Bütün Nebiler, Resuller,Veliler, İnsanı Kâmiller insanlığa iyiliği tavsiye etmek ve kötülüklerden insanları sakındırmak için gelmişlerdir.

İnsanlar Allah’ın verdiği nimetlere, sıhhatte, zenginliğe karşı şükrünü eda etmekten aciz olsalar bunu yapmaya çalışmalıdır. Şükrün makbul olanı da kanaatimizce, bu nimetlere şükür; tesbihi eline alarak “Allah’ım verdiğin bunca nimetlere şükür, şükür, şükür...” diye zikretmekten daha önemlisi “Allah’ın sana verdiği sağlık için en güzel şükrünü hastanelerde hasta olan Allah kullarını ziyaretle onların ihtiyaçlarını görmek; verdiği zenginliğin şükrünü ihtiyaç sahiplerini tesbit edip onlara yardım etmekle, diğer nimetlerin de şükrünü fiiliyata dökerek yapmaktır, işte o zaman sana verilen nimetlerin şükrünü eda edebilirsin.

Bunu yaparken dikkât edilmesi gereken husus, onların ihtiyaçlarını görürken teşekkür ve dua beklememek, veren el alan elden hayırlıdır değil, alan da veren de Hakk’ın elidir düşüncesiyle hareket etmektir.
Böyle olunca ne veren, kendine bir böbürlenme, ne de alan, bir utanma hisseder.
Hiç yapılmaması gereken şey de başa kakmaktır. Bu, yapılan bütün iyilikleri kanaatimizce silip süpürür, hatta belki eksiye bile geçirir insanı.

Bunu unutmamamız için bir hikaye ile zenginleştirelim ki, hatırlarda kalsın.
Zamanın birinde Bodrum nüfusu henüz iki yüz üç yüz kişi iken, Bodrum’a yaya olarak bir iki saat uzaklıkta olan Torba mevkiinde yaşayan bir ağa ve o köydeki beş on hane evde yaşayan on beş yirmi kişi varmış.

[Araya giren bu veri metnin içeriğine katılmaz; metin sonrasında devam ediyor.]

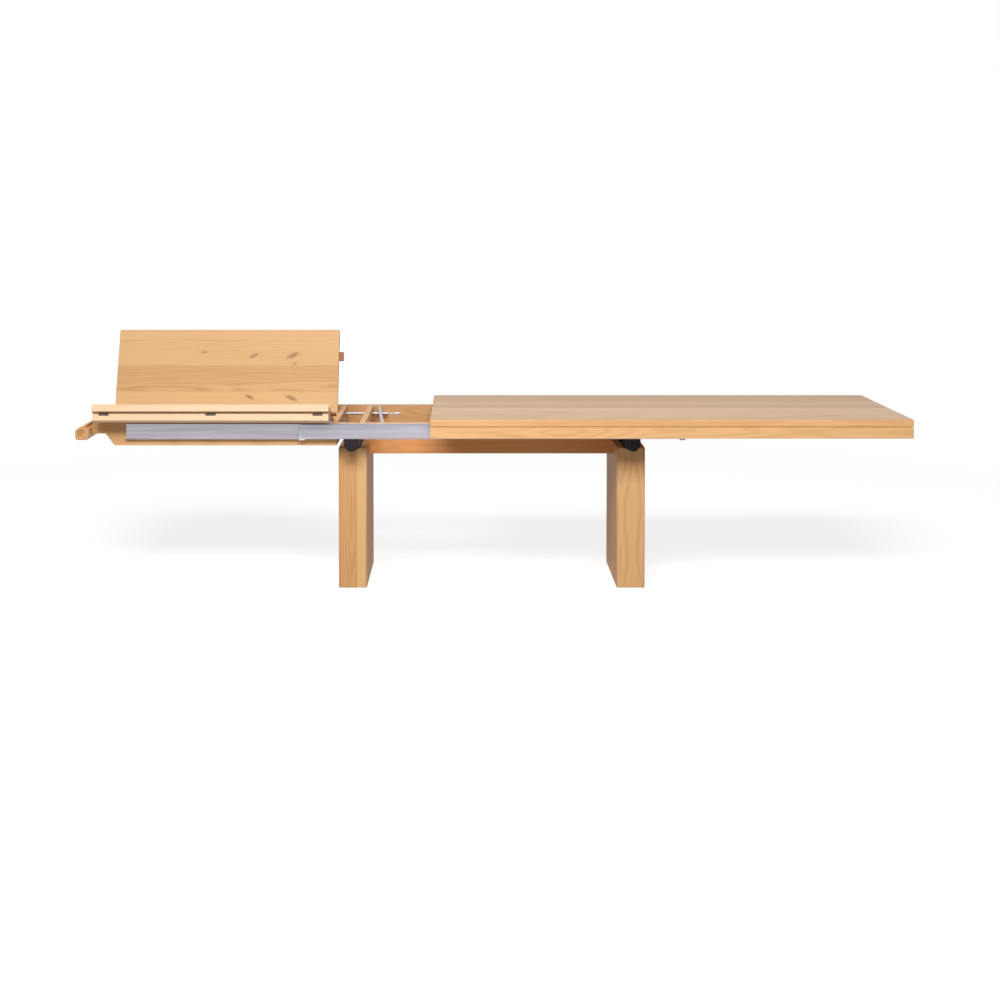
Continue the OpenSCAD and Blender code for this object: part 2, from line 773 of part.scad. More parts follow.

Fakirler geçimlerini odunculukla kazanır, hafta içinde yaptığı odunları Bodrum’un sebze pazarı olan cuma günü merkepleriyle getirip satarlar ve kazandıkları beş on kuruşla da evlerine bir şeyler alır, cuma namazını  kıldıktan sonra, köylerine merkepleri ile geri dönerlermiş.
Tabi ağa da cuma günü gelir, Bodrum’dan ihtiyaçlarını alıp o da akşama köye atı ile geri dönermiş.

Bir Cuma, ağa atına atlar, hem Cuma namazını eda etmek, hem de alışverişini yapmak üzere Bodruma gelirken yolda iki köylüye rastlar selam verir ve sohbet ede ede Bodrum’a doğru yol alırlar.
Fakat mevsim kıştır, birden bire şimşek çakmaya ve gök gürlemeye başlar, derken yağmur yağar. Ağa tedariklidir, hemen bir şemsiye çıkarıp yağmurdan korunur .
Tabi bu ağayadır, iki yedek şemsiyeyi de köylülere verir.
Yağmur iyice bastırır.
Ama, köylüler de ağa da şemsiyelerin altında olduklarından rahat rahat, ıslanmadan ve sohbete devam ede ede giderlerken, ağa köylülere dönerek “yahu” der “şu benim şemsiye olmasaydı sizin haliniz nice olurdu!”
Köylüler, “haklısın ağa, vallahi sıçana dönerdik” diyerek ağaya teşekkürle yola devam ederler . Aradan biraz zaman geçer ama yağmur dinmez, ağa yine köylülere dönerek aynı şeyleri söyler : “Şu benim şemsiye olmasaydı sizin haliniz nice olurdu!”
Köylüler biraz kızarlar, ama ağaya belli etmezler ve yine teşekkür ederler.
Ağa beş dakika sonra aynı sözleri tekrarlar . Köylüler artık çileden çıkmış, ağanın bu yaptığı iyiliği başlarına böyle on beş dakikada üç defa kakmalarını hazmedemezler.
O esnada da Bodrum’a on dakikalık mesafede olan Yokuşbaşı Gölü’nün yanına kadar gelmişlerdir.

Ağaya: “Sevgili ağamız sen hele şu şemsiyelerini bir al derler .
Şemsiyeleri ona verdikt
en sonra, köylüler de kendilerini gölün içine atarlar ve gölden sırılsıklam çıkıp ağaya seslenirler :
Ey ağa eğer senin şemsiyen olmasaydı bundan daha kötü olmazdık ya!”